A Financial Action Task Force (FATF) meeting this week is proving to be a popular time for industry players to launch compliance-minded tech solutions.
One such startup, Notabene, announced Tuesday a “trust framework” for crypto exchanges, or, in FATF parlance, virtual asset service providers (VASPs). The firm’s know-your-customer (KYC) infrastructure stack is also designed to reach beyond the readily identifiable world into jurisdictions where there is little or no regulation of financial services.
There has been a race to develop anti-money laundering solutions that will bring crypto in line with the rest of the financial system while still sticking to the pseudonymous spirit of crypto as much as possible. Since the FATF first extended its remit to include crypto back in October 2018, this hotbed of innovation has spawned a number of technical solutions and a messaging standard.
Like the other players in the space, Notabene is focused on the so-called “Travel Rule,” which requires financial institutions participating in a transaction to exchange relevant beneficiary and originator KYC information.
Notabene was built by a group of co-founders and technical leads from the ConsenSys-backed uPort digital identity project. The solution uses elements of decentralized identity management to link blockchain addresses to verified profiles, as well as maintaining a useful directory of VASPs.
Know your VASP
Notabene is really tackling two aspects of the travel rule, CEO Pelle Braendgaard explained.
“Notabene is a hosted Travel Rule solution so you don’t have to go and spin up your own node and do your own integration. We handle that with a simple API and dashboard to help businesses comply easily,” Braendgaard said.
Notabene is “protocol-agnostic,” and gives businesses the option to support one or more protocols, he said. The team has been working in tandem with Switzerland’s OpenVASP consortium and the product will be compatible with consortia efforts like the recently launched PayID backed by Ripple, and other group-led solutions in the pipeline.

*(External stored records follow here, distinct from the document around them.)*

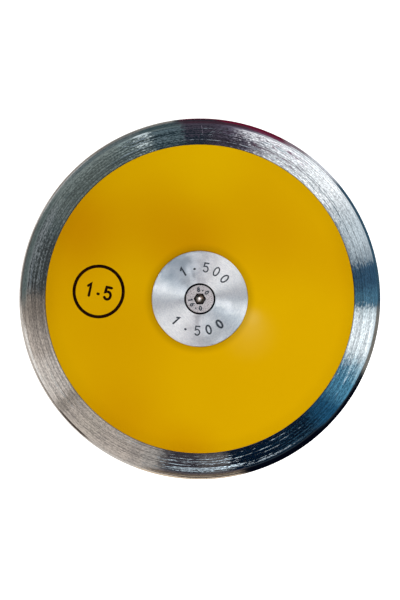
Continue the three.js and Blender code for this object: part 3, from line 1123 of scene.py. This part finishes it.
# Soft boxes and cards of the studio, each a patch of the sky that surrounds the discus:
# from and to azimuth, from and to angle below straight up, colour, softness of its ends and of its
# upper and lower sides, all angles in degrees. Later ones lie over earlier ones.
studio_cards = [
    # Lower left, a warm wall with a bright board, seen between dark posts
    (171, 182, 18, 96, (0.095, 0.09, 0.095), 4, 5),
    (177, 262, 18, 96, (0.27, 0.23, 0.195), 6, 5),
    (190, 262, 18, 96, (0.53, 0.46, 0.4), 14, 5),
    (201, 214, 18, 96, (0.70, 0.63, 0.565), 6, 5),
    (216, 219, 18, 96, (0.36, 0.315, 0.27), 2, 5),
    (225, 232, 18, 96, (0.56, 0.49, 0.42), 5, 5),
    (246, 248.5, 18, 96, (0.42, 0.37, 0.33), 2, 5),
    (250, 260, 18, 96, (0.42, 0.385, 0.35), 3, 5),
    # Bottom, dark
    (257, 271, 18, 46, (0.055, 0.05, 0.06), 7, 4),
    (270, 280, 18, 46, (0.13, 0.12, 0.12), 3, 4),
    (280, 318, 18, 46, (0.001, 0.009, 0.025), 4, 4),
    (300, 320, 29, 36, (0.02, 0.06, 0.1), 12, 5),
    (315, 340, 18, 68, (0.015, 0.09, 0.18), 10, 5),
    (324, 340, 18, 68, (0.07, 0.24, 0.38), 8, 5),
    (326, 340, 28, 68, (0.1, 0.31, 0.46), 8, 4),
    (333, 341, 28, 68, (0.35, 0.58, 0.7), 6, 4),
    # Right, the brightest box, then a blue gap
    (338.5, 357.5, 18, 78, (0.79, 0.92, 0.97), 8, 6),
    (343, 352, 18, 66, (1.15, 1.25, 1.28), 9, 6),
    (357.5, 373, 18, 92, (0.075, 0.19, 0.28), 2, 5),
    (364, 373, 18, 92, (0.035, 0.09, 0.155), 6, 5),
    # Upper right, a wide box that fades into a dark gap at the top, over a red curtain
    (372.5, 400, 18, 92, (0.30, 0.37, 0.42), 3, 5),
    (379, 402, 18, 92, (0.64, 0.73, 0.78), 14, 5),
    (392, 440, 18, 92, (0.90, 0.95, 0.98), 14, 5),
    (398, 411, 18, 92, (1.12, 1.16, 1.18), 8, 5),
    (68, 104, 18, 92, (0.14, 0.12, 0.17), 14, 5),
    (52, 74, 29, 46, (1.12, 1.14, 1.18), 12, 4),
    (75, 104, 18, 28, (0.055, 0.055, 0.075), 8, 4),
    (82, 104, 18, 92, (0.06, 0.05, 0.07), 8, 5),
    (87, 104, 18, 28, (0.015, 0.03, 0.045), 6, 4),
    # Left, a dim green wall that gets lighter towards its foot, with a strip of light on its right
    (96, 173, 18, 96, (0.10, 0.135, 0.135), 1.5, 5),
    (124, 150, 18, 96, (0.135, 0.165, 0.155), 12, 5),
    (104, 176, 29, 96, (0.185, 0.22, 0.21), 8, 5),
    (146, 180, 36, 96, (0.12, 0.15, 0.145), 10, 8),
    (150, 174, 28.5, 35, (0.215, 0.235, 0.245), 14, 4),
    (158, 178, 18, 27.5, (0.07, 0.08, 0.08), 8, 4),
    (96, 107, 18, 28, (0.025, 0.05, 0.065), 2, 4),
    (96, 107, 28, 40, (0.1, 0.145, 0.165), 2, 4),
    (111, 118, 29.5, 60, (0.25, 0.31, 0.31), 3, 4),
    (107.5, 112, 29, 50, (0.7, 0.8, 0.82), 1.5, 3),
    # What only the round edge reflects, near the horizon and below it
    (98, 180, 92, 118, (0.17, 0.175, 0.17), 4, 8),
    (128, 150, 94, 118, (0.42, 0.42, 0.41), 10, 8),
    (98, 136, 50, 88, (0.115, 0.145, 0.15), 8, 10),
    (96, 110, 50, 98, (0.06, 0.092, 0.1), 5, 10),
    (98, 180, 118, 181, (0.28, 0.26, 0.23), 4, 10),
    (120, 155, 118, 181, (0.28, 0.24, 0.2), 6, 10),
    (148, 185, 122, 181, (0.6, 0.55, 0.5), 12, 8),
    (156, 184, 92, 118, (0.12, 0.115, 0.105), 4, 8),
    (182, 262, 92, 181, (0.62, 0.56, 0.5), 5, 6),
    (190, 208, 70, 98, (0.84, 0.79, 0.73), 8, 6),
    (206, 232, 100, 122, (0.24, 0.2, 0.165), 12, 6),
    (219, 230, 92, 126, (0.06, 0.045, 0.035), 5, 6),
    (256, 284, 46, 66, (0.09, 0.075, 0.08), 8, 8),
    (253, 285, 62, 102, (0.17, 0.125, 0.09), 8, 8),
    (252, 284, 84, 90, (0.5, 0.42, 0.34), 8, 4),
    (250, 286, 112, 181, (0.66, 0.52, 0.38), 6, 8),
    (284, 314, 60, 181, (0.001, 0.002, 0.006), 6, 12),
    (310, 331, 88, 181, (0.001, 0.002, 0.006), 6, 12),
    (326, 336, 106, 181, (0.001, 0.002, 0.006), 4, 10),
    (336, 358, 80, 181, (0.21, 0.2, 0.175), 4, 6),
    (358, 405, 90, 181, (0.035, 0.085, 0.13), 10, 8),
    (402, 416, 92, 181, (0.62, 0.64, 0.68), 8, 6),
    (414, 424, 92, 181, (0.26, 0.2, 0.23), 6, 6),
    (60, 76, 66, 98, (0.15, 0.03, 0.07), 8, 14),
    (74, 96, 62, 98, (0.06, 0.03, 0.045), 8, 14),
    (62, 96, 98, 181, (0.15, 0.008, 0.03), 3, 10),
    (84, 96, 92, 130, (0.03, 0.025, 0.035), 6, 8),
    # Overhead, a soft box with dark bars and bright ones beside it
    (-181, 181, -20, 18, (1.42, 1.42, 1.46), 4, 4),
    (98, 114, 3, 18, (0.85, 0.92, 1.02), 8, 4),
    (119, 148, 1.5, 18, (0.05, 0.1, 0.18), 8, 4),
    (234, 250, 3, 18, (0.95, 0.95, 0.97), 8, 4),
    (306, 324, 3, 18, (0.85, 0.97, 1.12), 8, 4),
    (-1, 24, 1.5, 18, (0.1, 0.15, 0.24), 8, 4),
    (175, 197, 1.5, 18, (0.04, 0.07, 0.15), 8, 4),
    (274, 304, 3, 13, (6.0, 6.1, 6.3), 8, 3),
    (330, 353, 4, 18, (6.2, 6.1, 6.1), 8, 4),
    (156, 170, 4, 18, (0.1, 0.1, 0.14), 8, 4),
]
# The studio gets lighter towards the floor, between these two angles below straight up
glow_degrees = (23, 33)
glow_shares = (0.8, 1.2)


def make_world():
    """The studio that the metal reflects, which the camera itself sees as white."""
    world = bpy.data.worlds.new("studio")
    bpy.context.scene.world = world
    world.use_nodes = True
    nodes = Nodes(world.node_tree)
    x, y, z = nodes.split(nodes.add("ShaderNodeTexCoord").outputs["Generated"])
    heading = nodes.vector_math("NORMALIZE", nodes.vector(x, y, 0.0))
    fall = nodes.math("ARCCOSINE", z)
    sky = (0.02, 0.03, 0.04, 1)
    for start, end, top, foot, colour, soft, fade in studio_cards:
        facing = nodes.vector_math("DOT_PRODUCT", heading, direction((start + end) / 2))
        half, side_blur = radians((end - start) / 2), radians(soft / 2)
        wide, narrow = cos(min(half + side_blur, pi)), cos(max(half - side_blur, 0))
        across = nodes.spread(facing, wide, narrow, smooth=True)
        top, foot, blur = radians(top), radians(foot), radians(fade / 2)
        below_top = nodes.spread(fall, top - blur, top + blur, smooth=True)
        above_foot = nodes.spread(fall, foot - blur, foot + blur, 1.0, 0.0, smooth=True)
        sky = nodes.mix(nodes.times(across, below_top, above_foot), sky, (*colour, 1))
    glow = nodes.spread(fall, *map(radians, glow_degrees), *glow_shares)
    seen_directly = nodes.add("ShaderNodeLightPath").outputs["Is Camera Ray"]
    sky = nodes.mix(seen_directly, nodes.vector_math("MULTIPLY", sky, glow), (1, 1, 1, 1))
    background = nodes.add("ShaderNodeBackground", None, {"Color": sky})
    nodes.add("ShaderNodeOutputWorld", None, {"Surface": background.outputs[0]})


def make_lights():
    """A round lamp overhead, which no metal reflects."""
    light = bpy.data.lights.new("overhead", "AREA")
    light.shape = "DISK"
    light.size = 1.2
    light.energy = 12.2
    lamp = add_object("overhead", light)
    lamp.location = (0.25, -0.35, 1.35)
    lamp.visible_glossy = False


def make_camera():
    """The camera of the photo, straight above."""
    data = bpy.data.cameras.new("camera")
    data.sensor_width = 36
    data.lens = 75.4
    data.clip_start = 0.01
    camera = add_object("camera", data)
    camera.location = (0.0001, -0.0006, 0.7)
    bpy.context.scene.camera = camera


build_discus()
dress_hidden_nodes()
make_floor()
make_world()
make_lights()
make_camera()
bpy.context.scene.view_settings.view_transform = "Standard"
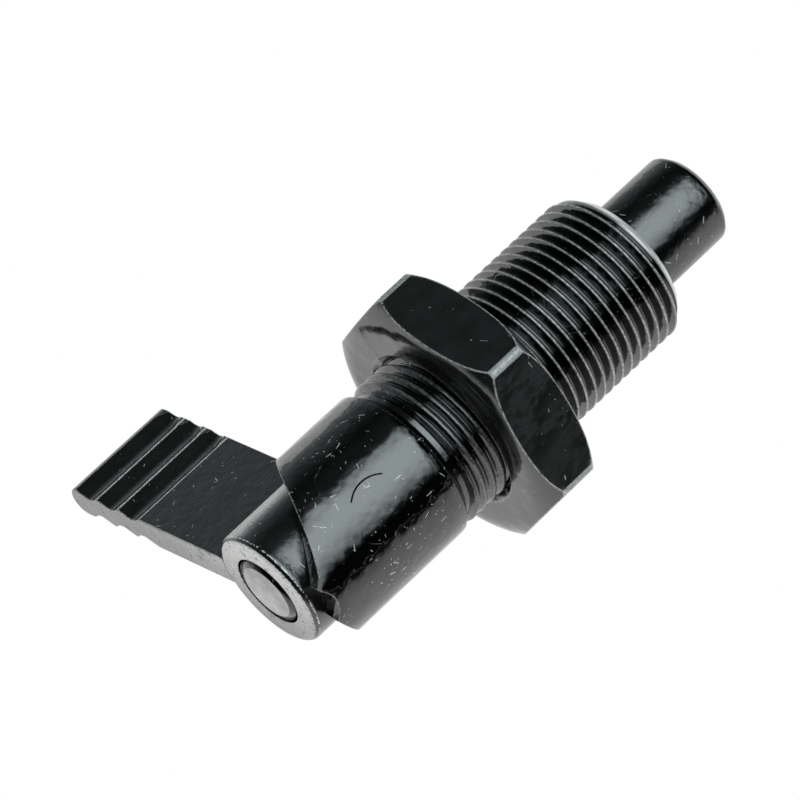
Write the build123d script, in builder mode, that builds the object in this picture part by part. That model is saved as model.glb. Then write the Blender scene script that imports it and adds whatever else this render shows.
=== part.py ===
from build123d import *
import math
import os

# Indexing plunger with a cam lever and a lock nut.
# Millimetres. +X runs along the plunger's axis towards the tip of the pin, +Z is up, and the
# origin is the centre of the body's front face. The plunger lies on one flat of its lock nut.

# ---- body: a turned and threaded sleeve with a cam milled into its rear end ----
thread_d = 20.0            # outside of the thread that screws into the machine
thread_rear_d = 19.5       # outside of the thread under and behind the lock nut
thread_length = 35.1       # front face to the relief groove
thread_chamfer = 1.5
relief_d = 18.0            # groove where the thread runs out
relief_width = 0.65
shoulder_cone = 0.95       # length of the cone from the relief groove up to the sleeve
sleeve_d = 20.0
sleeve_to_valley = 6.65    # shoulder to the lowest point of the cam
bore_depth = 33.0          # front face to the web that the spring pushes on
web_thickness = 3.5
bore_mouth = 0.3           # broken edge at the bore's mouth

# ---- cam: two mirrored helical ramps that meet at a milled notch ----
cam_angle = -21.2          # direction of the cam's lowest line, from +Y towards +Z, in degrees
cam_lead = 31.4            # climb of one ramp in a full turn
notch_cutter_d = 6.0       # the notch is as round as the cutter
notch_depth = 2.1          # from the line where the ramps would meet

# ---- indexing pin: pin and rod, turned in one piece ----
pin_d = 12.0
pin_reach = 12.0           # stands out of the body's front face
pin_guided = 9.0           # length inside the body, as far as the spring
pin_chamfer = 0.75
rod_d = 9.0
rod_proud = 0.2            # stands out of the hub's end face
rod_chamfer = 0.45

# ---- return spring ----
wire_d = 1.2
spring_turns = 7

# ---- lever: hub and paddle, cast in one piece ----
lever_angle = -19.0        # paddle's direction at rest, beside the cam's lowest line by its play
hub_d = 15.0
hub_edge = 0.8             # rounding of the hub's end face
hub_proud = 0.2            # hub's end face past the paddle's rear edge
hub_inner_edge = 0.3
paddle_width = 14.62       # along the axis
paddle_thickness = 3.9
paddle_reach = 36.55       # axis to the rounded tip
paddle_edge = 0.3          # rounding of the rear face's edges
paddle_nose = 1.0          # rounding of the front face's edges where they ride on the ramps
paddle_nose_reach = 11.0   # axis to the end of that rounding, under the sleeve's skin
root_fillet = 0.5
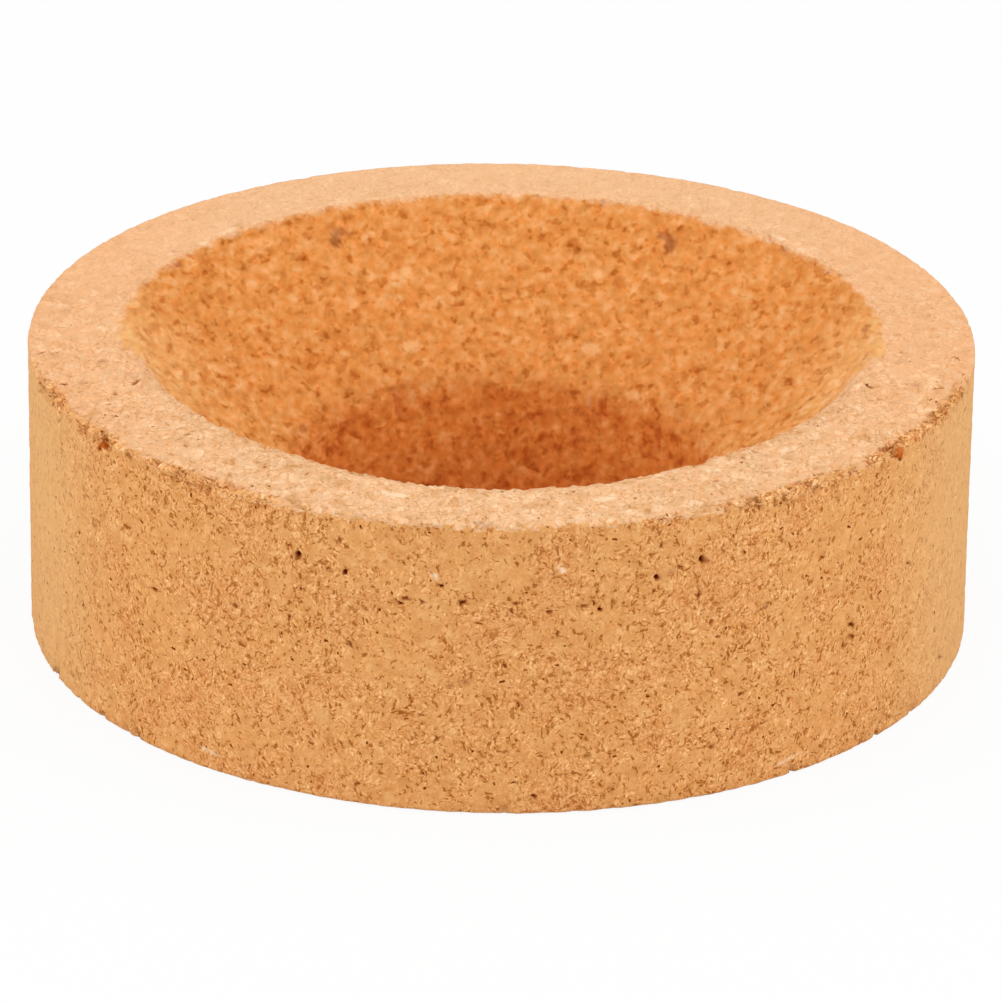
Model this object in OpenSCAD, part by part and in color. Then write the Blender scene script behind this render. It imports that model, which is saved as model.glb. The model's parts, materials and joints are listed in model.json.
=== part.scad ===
// Cork ring that holds a round-bottomed flask upright on a bench.
// One block of agglomerated cork: a plain cylinder with a conical seat cut
// into its top, and a straight bore through the middle below the seat.
// Millimetres. The origin is the centre of the base, and +Z is up.

/* [Ring] */
// Outside diameter of the ring
outer_d = 90; // [80:1:160]
// Height from the base to the flat rim
height = 29; // [24:0.5:60]
// Width of the flat rim around the seat
rim_w = 8.75; // [4:0.25:12]

/* [Seat and bore] */
// Depth of the conical seat below the flat rim
seat_depth = 13.5; // [5:0.5:20]
// Diameter of the bore, where the seat ends
bore_d = 40; // [16:1:50]

/* [Edges] */
// Small flat that breaks the sharp edges of the rim, the base and the bore's foot
edge_break = 0.5; // [0.1:0.1:1]

/* [Hidden] */
// Facets of a full turn
turn_facets = 180;
outer_r = outer_d / 2;
mouth_r = outer_r - rim_w;
bore_r = bore_d / 2;
bore_top = height - seat_depth;

// Half of the ring's section, with the axis on the left
module ring_section() {
    base_outline = [
        [bore_r + edge_break, 0],
        [outer_r - edge_break, 0],
        [outer_r, edge_break],
    ];
    rim_outline = [
        [outer_r, height - edge_break],
        [outer_r - edge_break, height],
        [mouth_r, height],
    ];
    bore_outline = [
        [bore_r, bore_top],
        [bore_r, edge_break],
    ];
    polygon(concat(base_outline, rim_outline, bore_outline));
}

// The whole ring, which is one solid piece of cork
module cork_ring() {
    color("#dd9f60")
        rotate_extrude($fn = turn_facets)
            ring_section();
}

cork_ring();
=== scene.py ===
"""Looks of a cork ring that holds a round-bottomed flask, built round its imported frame.

The ring is turned from one block of agglomerated cork. Its outside is cut, its rim and its base are
sanded, and its seat and bore are routed, and each of those cuts shows the granules in its own way.
"""

import json
import logging
import math
import random
from dataclasses import dataclass, field, replace
from enum import Enum
from typing import Any, Iterable, Sequence

import bmesh
import bpy
from mathutils import Matrix, Vector, noise
from mathutils.kdtree import KDTree


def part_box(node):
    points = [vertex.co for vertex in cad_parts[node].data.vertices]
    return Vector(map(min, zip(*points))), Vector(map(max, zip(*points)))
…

The second part encompasses a broader sweep of crypto due diligence, or “know your VASP,” that Notabene is solving for by leveraging the team’s experience with decentralized identifiers (DIDs) and the VASPs.id directory – which will follow soon after this week’s product launch, said Braendgaard.
“This will help figure out which VASP is using which provider and what their regulatory status is,” Braendgaard said. “Say you get a request coming in, then immediately you can see it came from Bitcoin Suisse, for example, and they’re regulated by FINMA so I can trust them and start setting up compliance rules for that.”
Indeed, the enthusiastic response from the industry in terms of Travel Rule solutions actually creates a fundamental complexity problem, said Malcolm Wright, head of the AML working group at Global Digital Finance.
A growing crowd of Travel Rule solution providers is proposing to issue VASP codes or something like an IBAN (International Bank Account Number) for VASPs. An originator VASP, particularly if it’s a smaller firm, may use three or four providers, said Wright, then the receiver may also use more than one solution. This then leads to friction because nobody knows what anyone else is using.
Wright suggests something like a Legal Entity Identifier (LEI), which is used in conjunction with market regulation like MiFID II, whereby a VASP code would be issued to all, abstracting this complexity away from the solution providers.
“Going down that road of a global list of VASPs is great, but it has to be industry-wide,” said Wright. “So, regardless of whether it’s OpenVASP or any other protocol, it will need to be separate, and then you have to convince all of the other protocols and all of the VASPs to get on board and get themselves issued with one of those codes to actually make it a viable thing. In my opinion, the only way to solve it is with a tiny fraction of centralization.”
The creators of Notabene have the first-hand experience of being shut out of the financial system because of a lack of regulation.
Back in 2013, a bitcoin app Braendgaard had built in Kenya was clamped down. This was because M-Pesa, the burgeoning mobile money run by Vodafone/Safaricom and overseen by the Central Bank of Kenya, complained that crypto was too obscure to be allowed in the country (some readers may recall M-Pesa tried the same thing with BitPesa a couple of years later).
“We know what it feels like to be shut down because of not being able to prove the source of funds,” said Braendgaard. “Where there isn’t a regulated framework and regulators don’t know what to do with you, the easiest thing is just to say no.”
That said, the FATF guidance last year understood there has to be non-custodial, or “un-hosted” wallets, but that any VASP that performs transactions with one of these non-custodial wallets need to know who that wallet is.
“This is where our ultimate beneficial ownership analysis of blockchain accounts comes in,” said Braendgaard. “It’s a simple ownership proof of an account and that is actually what the Singaporian and Swiss regulators already expect people to do.”
The vast majority of VASPs located in places without any established regulations are actually trying their best to be compliant, said Braendgaard.
“VASPs I’ve spoken to in Latin America and Africa, where there aren’t really e-regulatory rules yet, are all doing KYC and using blockchain analytics for AML and doing their best to be compliant with the Travel Rule.”